Ces procès nous fascinent, sont fascinants, parce qu’ils sont emblématiques de l’aveuglement volontaire de toute la société aux souffrances de l’enfance, aucune ou presque n’étant considérée comme capable de briser une vie au point d’expliquer les pires crimes commis par la suite.
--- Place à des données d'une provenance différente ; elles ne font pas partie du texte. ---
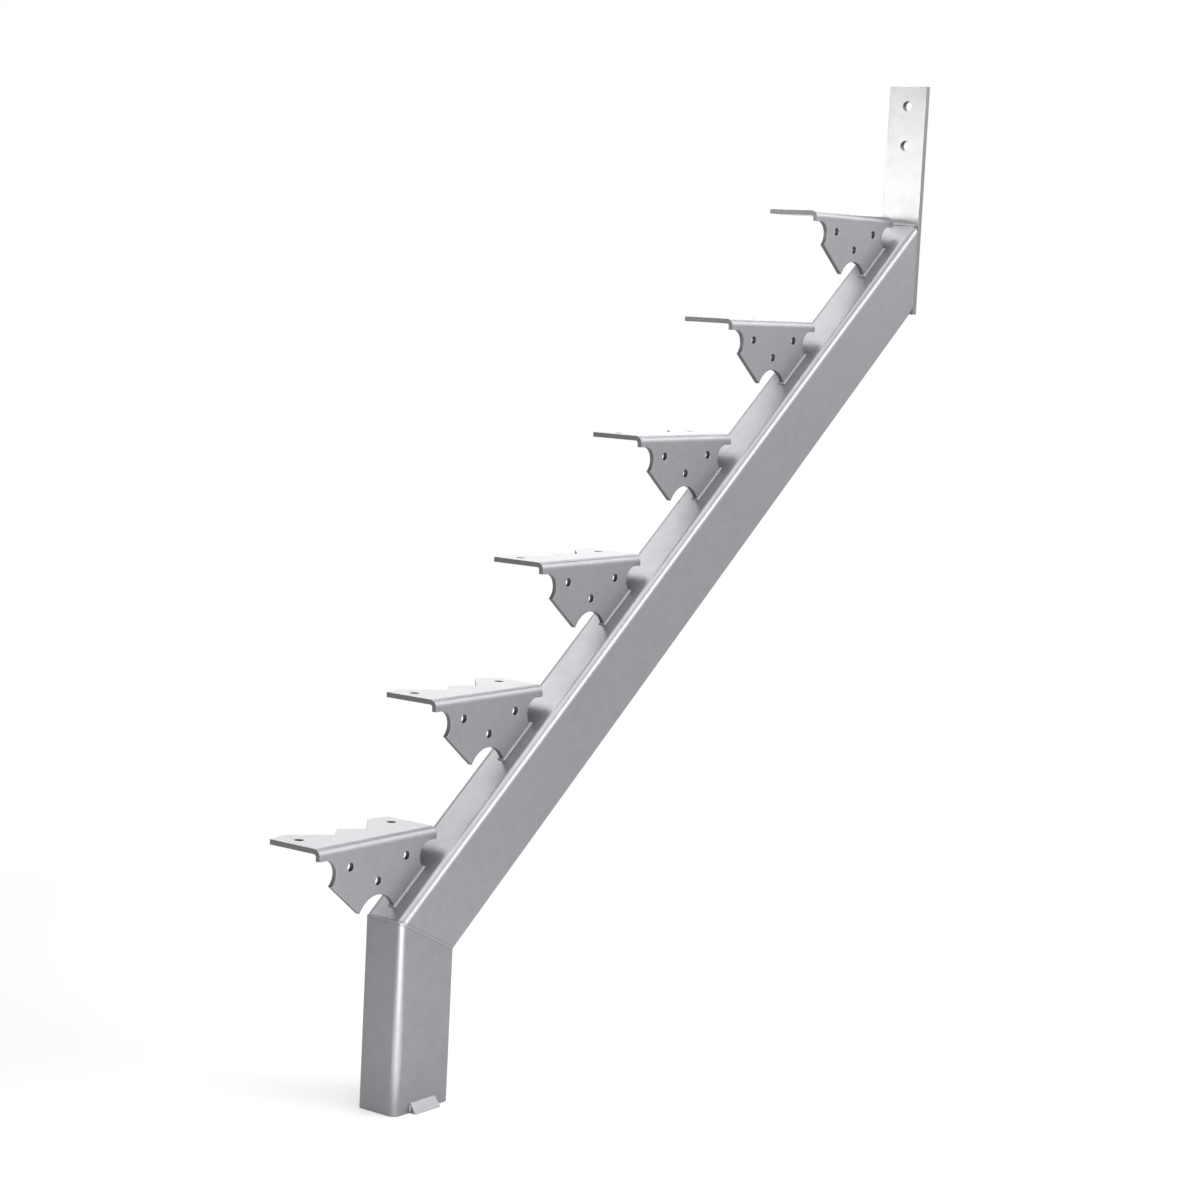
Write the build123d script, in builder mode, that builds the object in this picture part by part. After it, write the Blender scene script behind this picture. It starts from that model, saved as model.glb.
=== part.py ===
from build123d import *
from math import atan2, cos, degrees, radians, sin, tan
import os

# Welded steel stringer for an outdoor stair of six treads. A hollow-section beam climbs at the
# stair's pitch from a plumb foot of the same section, folded plate brackets stand on its top face
# to carry the treads, and a flat plate at its upper end bolts to the deck.
# X runs along the climb, Z is up, and the treads lie towards +Y. The origin is the middle of the
# foot's lower end. Lengths are in millimetres and angles in degrees.

# Stair
rise = 190
going = 240
tread_count = 6

# Rectangular hollow section of the beam and the foot
section_depth = 125
section_width = 75
section_wall = 5
section_corner = 12.5

# Foot, up to the front of the mitre, and the lug that keys it into the concrete
foot_height = 290
lug_length = 56
lug_height = 16
lug_stand_out = 12

# Flat bar at the beam's upper end, with its reach above the beam's top face
plate_thickness = 12
plate_reach = 245
plate_clearance = 31
plate_hole = 18
plate_hole_edge = 35
plate_hole_spacing = 70

# Folded bracket: plate, bend and setback of the lowest one from the kink
bracket_thickness = 8
bracket_bend = 4
bracket_width = 254
bracket_setback = 20

# Bracket web, measured down from the top of the fold
web_end_drop = 18
scallop_radius = 22
scallop_inset = 14
scallop_sweep = 143
tip_spacing = 76
arch_rise = 23
web_hole = 13
web_hole_spacing = 122
web_hole_drop = 34
lower_hole_drop = 63

# Bracket flange, measured across from the face of the web
flange_end_reach = 97
ear_width = 37
ear_reach = 105
valley_spacing = 70
valley_reach = 58
tooth_reach = 83
flange_hole = 14
flange_hole_inset = 27
flange_hole_reach = 66

# Pitch of the stair, and the mitre that halves the angle between foot and beam
pitch = degrees(atan2(rise, going))
slope = rise / going
mitre_fall = (90 - pitch) / 2
foot_front = -section_depth / 2
foot_back = section_depth / 2
foot_back_height = foot_height - section_depth * tan(radians(mitre_fall))


def beam_top(x):
    """Height of the beam's top face."""
    return foot_height + (x - foot_front) * slope


def beam_underside(x):
    """Height of the beam's lower face."""
    return foot_back_height + (x - foot_back) * slope


# Bracket outline: where the scallop ends, and how deep the two tips reach
half_width = bracket_width / 2
scallop_x = half_width - scallop_inset
scallop_drop = web_end_drop + scallop_radius
turn = radians(scallop_sweep - 90)
heel_x = scallop_x - scallop_radius * cos(turn)
heel_drop = scallop_drop + scallop_radius * sin(turn)
tip_x = tip_spacing / 2
tip_drop = heel_drop + (heel_x - tip_x) * slope

# The lowest bracket stands with one tip on the beam, a setback from the kink
first_tip = foot_front + bracket_setback
first_bracket = first_tip - tip_x
first_seat = beam_top(first_tip) + tip_drop
last_bracket = first_bracket + (tread_count - 1) * going
beam_end = last_bracket + half_width + plate_clearance
plate_bottom = beam_underside(beam_end)
plate_top = beam_top(beam_end) + plate_reach

mitre = Plane(
    origin=(foot_front, 0, foot_height),
    x_dir=(0, 1, 0),
    z_dir=(sin(radians(mitre_fall)), 0, cos(radians(mitre_fall))),
)


def tube_section(plane):
    """Hollow section on a plane, its depth along the plane's X."""
    bore_depth = section_depth - 2 * section_wall
    bore_width = section_width - 2 * section_wall
    with BuildSketch(plane) as section:
        RectangleRounded(section_depth, section_width, section_corner)
        RectangleRounded(
            bore_depth, bore_width, section_corner - section_wall, mode=Mode.SUBTRACT
        )
    return section.sketch


def folded_strip(plane):
    """End view of the bent strip, its outer corner at the plane's origin."""
    inside = bracket_thickness
    with BuildSketch(plane) as strip:
        with BuildLine():
            FilletPolyline(
                (0, -tip_drop), (0, 0), (ear_reach, 0), radius=bracket_bend + bracket_thickness
            )
            Line((ear_reach, 0), (ear_reach, -inside))
            FilletPolyline(
                (ear_reach, -inside), (inside, -inside), (inside, -tip_drop), radius=bracket_bend
            )
            Line((inside, -tip_drop), (0, -tip_drop))
        make_face()
    return strip.sketch


def web_outline(plane):
    """Web seen square on: scalloped ends, diagonals at the stair's pitch, arch between the tips."""
    with BuildSketch(plane) as outline:
        with BuildLine():
            Polyline((0, 0), (half_width, 0), (half_width, -web_end_drop), (scallop_x, -web_end_drop))
            scallop = CenterArc((scallop_x, -scallop_drop), scallop_radius, 90, scallop_sweep)
            Line(scallop @ 1, (tip_x, -tip_drop))
            mirror(about=Plane.YZ)
            ThreePointArc((tip_x, -tip_drop), (0, arch_rise - tip_drop), (-tip_x, -tip_drop))
        make_face()
    return outline.sketch


def flange_outline(plane):
    """Flange seen from above: two ears, two valleys and a tooth between them."""
    ear_x = half_width - ear_width
    with BuildSketch(plane) as outline:
        with BuildLine():
            Polyline(
                (0, 0),
                (half_width, 0),
                (half_width, flange_end_reach),
                (ear_x, ear_reach),
                (valley_spacing / 2, valley_reach),
                (0, tooth_reach),
            )
            mirror(about=Plane.YZ)
        make_face()
    return outline.sketch


# Foot: plumb tube, cut on the mitre
with BuildPart() as foot_post:
    extrude(tube_section(Plane.XY), amount=foot_height)
    split(bisect_by=mitre, keep=Keep.BOTTOM)
foot_post.part.label = "foot_post"

# Beam: the same tube along the pitch, cut on the mitre below and plumb above
beam_axis = Plane(
    origin=(0, 0, (foot_height + foot_back_height) / 2),
    x_dir=(sin(radians(pitch)), 0, -cos(radians(pitch))),
    z_dir=(cos(radians(pitch)), 0, sin(radians(pitch))),
)
with BuildPart() as inclined_beam:
    run_up = section_depth
    rough_length = run_up + beam_end / cos(radians(pitch)) + section_depth
    extrude(tube_section(beam_axis.offset(-run_up)), amount=rough_length)
    split(bisect_by=mitre, keep=Keep.TOP)
    split(bisect_by=Plane.YZ.offset(beam_end), keep=Keep.BOTTOM)
inclined_beam.part.label = "inclined_beam"

# Top plate: flat bar over the beam's plumb end, with two bolt holes near its top
plate_height = plate_top - plate_bottom
upper_hole = plate_top - plate_hole_edge
with BuildPart() as top_plate:
    with BuildSketch(Plane.YZ.offset(beam_end)):
        with Locations((0, plate_bottom + plate_height / 2)):
            Rectangle(section_width, plate_height)
        with Locations((0, upper_hole), (0, upper_hole - plate_hole_spacing)):
            Circle(plate_hole / 2, mode=Mode.SUBTRACT)
    extrude(amount=plate_thickness)
top_plate.part.label = "top_plate"

# Foot lug: three-sided bar on the middle of the side face, flush with the foot's lower end
with BuildPart() as foot_lug:
    with BuildSketch(Plane.YZ):
        with BuildLine():
            Polyline(
                (-section_width / 2, 0),
                (-section_width / 2 - lug_stand_out, 0),
                (-section_width / 2, lug_height),
                close=True,
            )
        make_face()
    extrude(amount=lug_length / 2, both=True)
foot_lug.part.label = "foot_lug"

# Tread brackets: one plate, folded once, on the middle of the beam's top face
tread_brackets = []
for number in range(tread_count):
    corner = Vector(
        first_bracket + number * going,
        -bracket_thickness / 2,
        first_seat + number * rise,
    )
    end_view = Plane(origin=corner, x_dir=(0, 1, 0), z_dir=(1, 0, 0))
    side_view = Plane(origin=corner, x_dir=(1, 0, 0), z_dir=(0, -1, 0))
    top_view = Plane(origin=corner)
    with BuildPart() as tread_bracket:
        extrude(folded_strip(end_view), amount=half_width, both=True)
        extrude(web_outline(side_view), amount=2 * ear_reach, both=True, mode=Mode.INTERSECT)
        extrude(flange_outline(top_view), amount=2 * tip_drop, both=True, mode=Mode.INTERSECT)
        with BuildSketch(side_view):
            with Locations((0, -web_hole_drop)):
                with GridLocations(web_hole_spacing, 0, 2, 1):
                    Circle(web_hole / 2)
            with Locations((0, -lower_hole_drop)):
                Circle(web_hole / 2)
        extrude(amount=-bracket_thickness, mode=Mode.SUBTRACT)
        with BuildSketch(top_view):
            with Locations((0, flange_hole_reach)):
                with GridLocations(bracket_width - 2 * flange_hole_inset, 0, 2, 1):
                    Circle(flange_hole / 2)
        extrude(amount=-bracket_thickness, mode=Mode.SUBTRACT)
    tread_bracket.part.label = f"tread_bracket_{number + 1}"
    tread_brackets.append(tread_bracket.part)

os.makedirs("parts", exist_ok=True)
for piece in [foot_post.part, inclined_beam.part, top_plate.part, foot_lug.part, *tread_brackets]:
    export_step(piece, f"parts/{piece.label}.step")
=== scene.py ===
from math import atan2, ceil, cos, pi, radians, sin, tan

import bmesh
import bpy
from mathutils import Matrix, Quaternion, Vector, noise


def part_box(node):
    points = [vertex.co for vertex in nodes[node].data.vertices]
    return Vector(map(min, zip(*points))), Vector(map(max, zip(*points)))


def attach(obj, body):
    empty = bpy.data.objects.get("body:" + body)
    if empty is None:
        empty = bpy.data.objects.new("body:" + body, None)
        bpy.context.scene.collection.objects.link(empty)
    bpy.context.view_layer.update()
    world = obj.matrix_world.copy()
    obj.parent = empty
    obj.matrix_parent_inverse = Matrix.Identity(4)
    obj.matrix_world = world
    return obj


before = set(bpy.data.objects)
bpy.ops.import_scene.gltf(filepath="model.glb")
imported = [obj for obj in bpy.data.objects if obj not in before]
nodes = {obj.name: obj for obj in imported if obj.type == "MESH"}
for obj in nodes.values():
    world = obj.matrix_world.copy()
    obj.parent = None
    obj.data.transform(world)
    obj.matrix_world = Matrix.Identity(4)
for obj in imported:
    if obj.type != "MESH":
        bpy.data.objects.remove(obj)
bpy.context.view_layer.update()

scene = bpy.context.scene

# Looks of a galvanised steel stair stringer. Lengths are in metres, in the frame of the solids.

# Camera, fitted to the corners of the stringer in the photograph
camera_place = Vector((-3.0047, -2.5381, 1.2248))
camera_azimuth = -53.52
camera_elevation = 6.68
camera_roll = 2.87
photo_size = 1200
focal_pixels = 2726.6
sensor = 36
nearest_seen = 0.05
farthest_seen = 200

# Edges of cut plate and sawn tube, eased by the zinc coat
edge_ease = 0.0007
edge_steps = 2
merge_gap = 0.00002
flat_angle = radians(1)
sharp_angle = radians(28)
flat_weight = 80

# Plate and hollow section, as the solids have them
plate_thickness = 0.008
bend_radius = 0.012
tip_spacing = 0.076
scallop_radius = 0.022
scallop_inset = 0.014
scallop_turn = radians(53)
tube_corner = 0.0125

# Bolt holes: radius, spacing and place from the nearest edge or corner
web_hole = 0.0065
web_hole_spacing = 0.122
web_hole_drop = 0.034
lower_hole_drop = 0.063
flange_hole = 0.007
flange_hole_spacing = 0.200
flange_hole_reach = 0.066
plate_hole = 0.009
plate_hole_edge = 0.035
plate_hole_spacing = 0.070
bore_margin = 0.0005

# Share of the normal up to which a surface is a cut edge, and from which it is a rolled face
edge_until = 0.35
face_from = 0.65

# Weld beads: leg of a fillet, its rise as a share of the leg, and a seam ground nearly flush
fillet_leg = 0.0035
fillet_rise = 0.7
seam_width = 0.0035
seam_rise = 0.00025

# Surface of a bead: its depth below the root, its ripples, its unevenness and its tapered ends
bead_points = 5
root_depth = 0.0006
ripple_pitch = 0.0018
ripple_depth = 0.035
ripple_steps = 3
uneven_depth = 0.15
uneven_scale = 90
taper_steps = 4
taper_size = 0.35

# Places read from the frame
bracket_names = sorted(name for name in nodes if name.startswith("tread_bracket_"))
foot_low, foot_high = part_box("foot_post")
beam_low, beam_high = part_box("inclined_beam")
plate_low, plate_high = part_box("top_plate")
first_low, first_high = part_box(bracket_names[0])
second_low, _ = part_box(bracket_names[1])
going = second_low.x - first_low.x
rise = second_low.z - first_low.z
pitch = atan2(rise, going)
uphill = Vector((cos(pitch), 0, sin(pitch)))
off_top = Vector((-sin(pitch), 0, cos(pitch)))


def make_camera():
    """Camera at the photograph's view of the stringer."""
    azimuth = radians(camera_azimuth)
    elevation = radians(camera_elevation)
    back = Vector((sin(azimuth) * cos(elevation), -cos(azimuth) * cos(elevation), sin(elevation)))
    right = Vector((0, 0, 1)).cross(back).normalized()
    up = back.cross(right)
    turn = Matrix((right, up, back)).transposed() @ Matrix.Rotation(radians(camera_roll), 3, "Z")
    data = bpy.data.cameras.new("camera")
    data.sensor_width = sensor
    data.lens = focal_pixels * sensor / photo_size
    data.clip_start = nearest_seen
    data.clip_end = farthest_seen
    camera = bpy.data.objects.new("camera", data)
    camera.matrix_world = Matrix.Translation(camera_place) @ turn.to_4x4()
    scene.collection.objects.link(camera)
    scene.camera = camera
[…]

Quand bien même le criminel ne serait pas fabriqué « de toutes pièces » par son histoire, quand bien même il y aurait des « tempéraments » prédisposés à réagir de cette manière (la vengeance, la répétition sur de plus faibles, plutôt que l’autodestruction, la dépression ou le suicide) à une agression, faut-il en conclure, comme semblent le faire les juges et les experts, que le criminel était dès sa naissance chargé de tous ses crimes en devenir ? Ne faut-il pas plutôt penser que lorsqu’un criminel ne manifeste ni émotion apparente, ni remords, lorsqu’il refuse de « demander pardon » et de s’humilier publiquement devant ces juges et ces psychiatres qui l’ont condamné d’avance, c’est précisément parce qu’il continue, lui, à se considérer comme victime, et que, tant que le crime commis contre lui ne sera pas reconnu, son besoin de vengeance restera plus fort que toute considération « morale » ?
Bien sûr, on peut, on doit s’indigner du « manque de moyens » de l’institution judiciaire, du fait que ces criminels, en prison ou après leur sortie, sont le plus souvent livrés à eux-mêmes, pratiquement sans surveillance ni « suivi ». Mais, au-delà des moyens matériels, ne s’agit-il pas avant tout d’une absence de moyens intellectuels et théoriques sur ce qu’il faudrait faire pour éviter la production et la répétition de tels actes ? Combien d’entre nous, souffrant depuis longtemps de sentiments de colère, de rage, d’impuissance ou de tristesse, sont allés consulter des « psy » de toute sorte, une heure, un an ou dix ans, sans qu’il soit jamais question (selon l’expression d’Alice Miller) de la « réalité des faits », de ce qui a pu réellement leur faire mal, expliquer leur mal-être de toute une vie, mais seulement de leurs « fantasmes », de leur incapacité à affronter les épreuves, donc finalement, à bien y regarder, de leur propre faute et de leur propre « insuffisance » congénitale ? S’il nous est si difficile à nous-mêmes de nous sentir absous des crimes imaginaires commis dans notre enfance, devons-nous nous étonner que le criminel dont on n’a jamais sérieusement reconnu, ni dans son enfance, ni par la suite, qu’il avait été un jour la victime, ait dû refouler une si grande souffrance ? Et qu’il ne puisse pas demander pardon de ce qui, inconsciemment, est pour lui une vengeance légitime, mais tout au plus demander à être « jugé humainement » (parce qu’il est « quand même » un être humain) ?
Dans son réquisitoire, l’avocat général, après une longue péroraison commençant par ces mots : « Francis Evrard, on ne peut plus rien pour vous ! » a cru bon de conclure : « Je viens pour réclamer votre condamnation, car, vous le savez, à la fin il faut toujours que la bête meure... Ce n'est pas moi qui le dis, c'est l'Ecclésiaste ! ». La fabrique des monstres continue.